Myth: You need 90+ to deliver
Reality: 70+ generally provides good deliverability. 80+ is the practical goal.
Myth: Sender Score is universal
Reality: Each provider (Gmail, Outlook, etc.) maintains their own reputation systems. Sender Score is one data point, not the only one.
Myth: You can "reset" by changing IPs
Reality: Changing IPs without fixing underlying issues just moves the problem. Domain reputation follows you, and bad practices damage new IPs too.
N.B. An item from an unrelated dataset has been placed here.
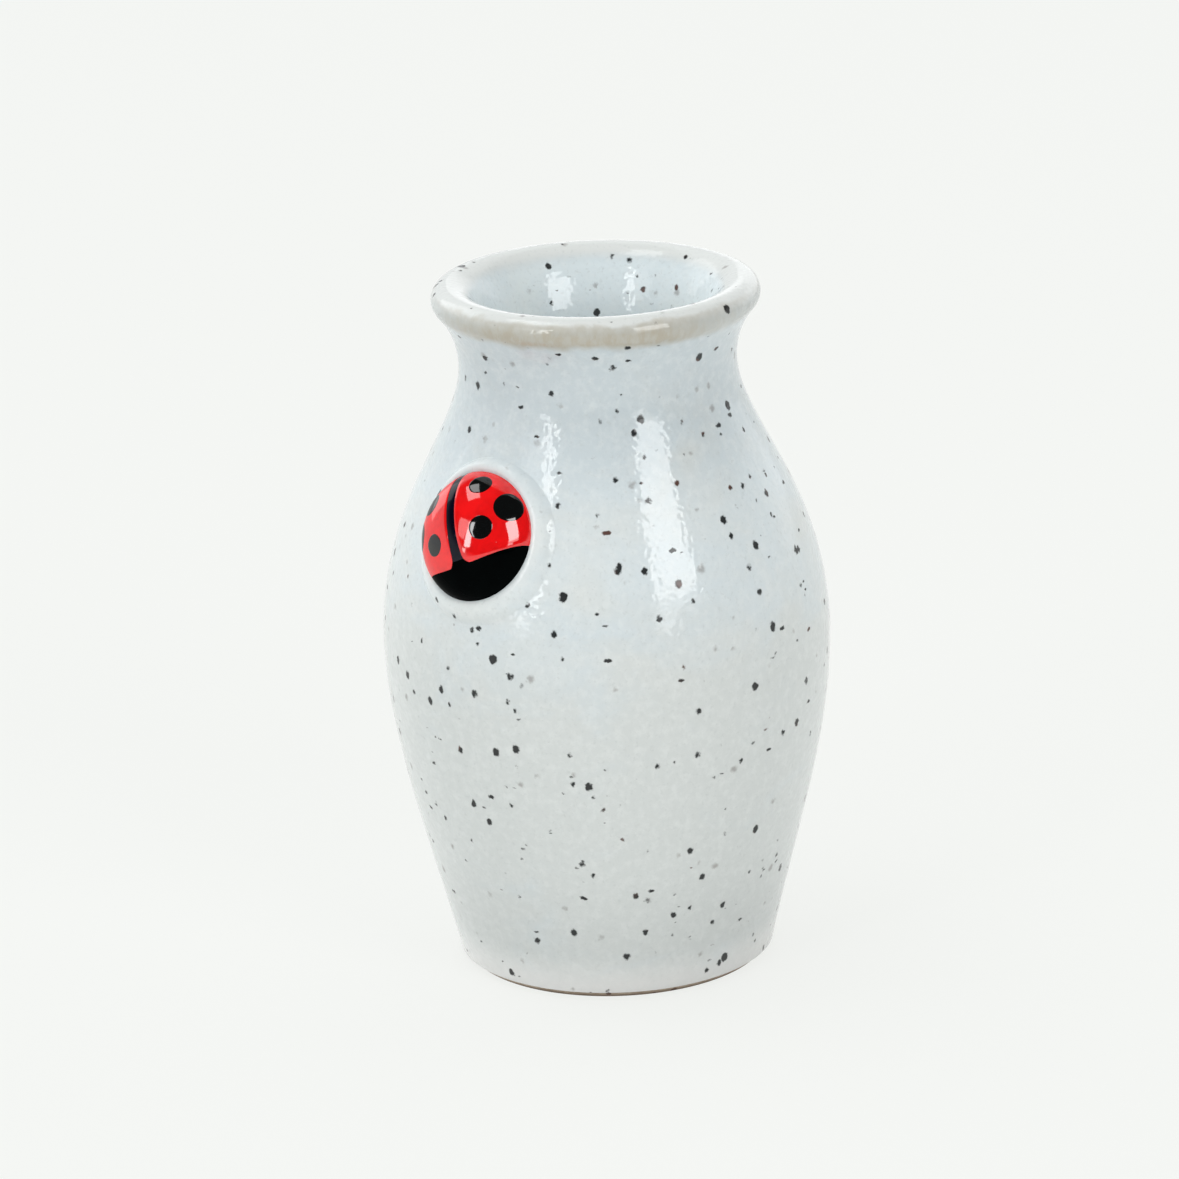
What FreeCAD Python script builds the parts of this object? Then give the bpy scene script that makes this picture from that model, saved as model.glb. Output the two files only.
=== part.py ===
"""Ladybug bud vase: a small thrown stoneware vase with a ladybug set in its shoulder.

Millimetres, +Z up. The origin is the middle of the flat foot, on the axis of the pot,
and the ladybug faces -Y. Every piece is a solid of its own and is written to
parts/NODE.step.
"""
import FreeCAD, Part
import math
import os

from FreeCAD import Matrix, Placement, Vector

# ---- the pot: heights are stacked from the foot up -------------------------------------
FOOT_HEIGHT = 0.8            # bare clay band that the glaze leaves free
BELLY_RISE = 37.8            # top of the foot band to the widest girth
SHOULDER_RISE = 32.0         # widest girth to the waist of the neck
LIP_RISE = 9.4               # waist of the neck to the crest of the lip

FOOT_RADIUS = 18.25          # over the glaze, where the wall starts
BELLY_RADIUS = 25.65
NECK_RADIUS = 15.8
LIP_RADIUS = 18.6

FOOT_BEVEL = 0.6             # the foot's edge is pared back this far
FOOT_LEAN = math.radians(12.6)
FOOT_SWEEP = 13.0            # how far the wall keeps the foot's lean
BELLY_SWEEP_LOW = 12.7       # how far the wall stays upright below the belly
BELLY_SWEEP_HIGH = 15.9      # and above it
NECK_SWEEP = 7.9             # how far the neck stays upright below its waist

LIP_OUTER_ROLL = 1.8         # radius of the lip's outer quarter
LIP_INNER_ROLL = 3.4         # radius of the lip's inner roll
FUNNEL_LEAN = math.radians(30.0)    # the roll runs down into the throat at this lean
FUNNEL_SWEEP = 3.6           # how far the throat keeps that lean
THROAT_SWEEP = 4.2           # how far it is upright above its own waist
THROAT_DROP = 2.4            # its waist below the waist of the neck
THROAT_WALL = 4.7            # wall there, both coats included

# ---- walls and coats -------------------------------------------------------------------
WALL = 3.0                   # at the belly, both coats included
FLOOR = 4.2                  # at the middle, liner coat included
BOWL_DEPTH = 24.0            # how far the inside stays upright below the belly
BOWL_WIDTH = 19.0            # how far the inside stays level around the middle
GLAZE = 0.4

# ---- the ladybug -----------------------------------------------------------------------
LADYBUG_RISE = 16.7          # its middle above the widest girth
LADYBUG_TURN = math.radians(26.0)   # its tail leans to the left, its head to the right
LADYBUG_HALF_WIDTH = 7.45
LADYBUG_HALF_LENGTH = 7.55
LADYBUG_DOME = 5.2           # seat to the top of the back
SEAT_DEPTH = 1.0             # seat below the glaze at the ladybug's middle
BED = 0.3                    # setting cement under the ladybug
SEAT_CLEARANCE = 0.12
ENAMEL = 0.4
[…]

Alternative Reputation Metrics
Don't rely solely on Sender Score:
| Tool | What It Measures |
|---|---|
| Google Postmaster Tools | Gmail-specific reputation |
| Microsoft SNDS | Outlook.com reputation |
| Talos Intelligence | Cisco reputation assessment |
| Barracuda Central | Barracuda blacklist status |
A complete picture requires checking multiple sources.
Check Your Email Authentication
Proper authentication is foundational to good Sender Score. Verify your SPF, DKIM, and DMARC configuration.
Sender Score is a useful benchmark for email reputation, but it's not the only metric that matters. Use it as part of a broader monitoring strategy that includes domain reputation, engagement metrics, and delivery rates across different providers.